I am happy to accept Jansy Etcetera's epithets, since "a gauche white knight" sounds like a rare species indeed. But JE's sense of proportion is a little off.  A check of the file will reveal that I have devoted a good bit more time and printer ink to answering questions and providing interesting tidbits and graphics than charging at windmills in my father's defense. Whether or not I defend him, or someone attempts to demean him, I doubt that his status in the literary macrocosm will change much. I think it was the kind and perceptive Tim Strzechowski who observed that I do know interesting things about my parents that others may not know. But contrary to what Jansy Etcetera somewhat bombastically suggests, I have never taken myself as the highest scholarly authority on VN (if that is JE's meaning).

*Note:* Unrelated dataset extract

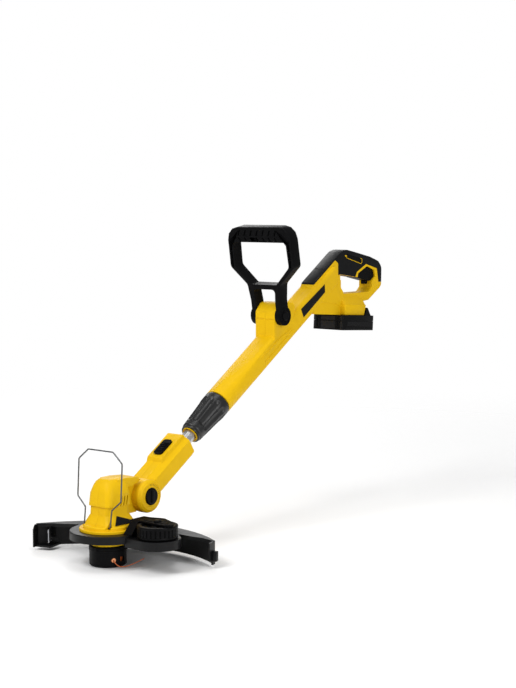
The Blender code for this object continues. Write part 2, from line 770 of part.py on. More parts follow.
def motor_housing():
    front = HOUSING_FRONT
    rear = HOUSING_REAR
    half = HOUSING_HALF
    flange_low = DISC_TOP + GAP
    body = turned("motor_housing", [
        (0.0, STEP_TOP), (STEP_R - 0.002, STEP_TOP), (STEP_R, STEP_TOP - 0.002),
        (STEP_R, flange_low + FLANGE_TIER), (FLANGE_R - 0.001, flange_low + FLANGE_TIER),
        (FLANGE_R, flange_low + FLANGE_TIER - 0.001), (FLANGE_R, flange_low), (0.0, flange_low),
    ], steps=36)
    lip = LEDGE_LIP
    lower = loft("lower_body", [
        housing_ring(front - 0.008, rear + 0.008, half + 0.009, 0.018, STEP_TOP - 0.001),
        housing_ring(front - 0.003, rear + 0.004, half + 0.0052, 0.014, STEP_TOP + 0.006),
        housing_ring(front + lip - 0.001, rear - lip + 0.001, half - lip + 0.001, 0.012,
                     STEP_TOP + 0.018),
        housing_ring(front + lip, rear - lip, half - lip, 0.011, LEDGE_Z),
    ])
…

There are some outstanding specialists: Johnson, Dolinin, Nicol, Parker, to name a few, and especially Brian Boyd. In fact, the latter's stunning expertise on ADA, which has continued to develop ever since he came to see my mother and me in Montreux on the wings of his doctoral thesis -- a visit that led to the writing of the only Nabokov biography worthy of the name -- now prompts me to extend to him a public invitation: to write an introduction, and perhaps provide his existing notes, for a new Russian translation of ADA, the first, perhaps, to be worthy of its name. An exceptional introduction is sorely needed to counterbalance certain Russian hacks, the worst of whom, not long ago, goofed again while introducing a barely recognizable ADA. Yes, I mean the same worthy gentleman who claimed, in a recent, unposted literary harangue, that the report of my death in some Russian gazette voided any claim against a major Nabokov piracy of his.
 
I am glad that the boobstorm has abated; that interesting discussions of Pynchon and Nabokov have resumed on  the P-List; that an absorbing ADA dialogue between Don and Brian, set off partly by the Showoff Shenanigans, continues to delight and enlighten us on the N-List; and that I have ceased to be the target of an arsenal -- or half-arsenal -- of infantile invective.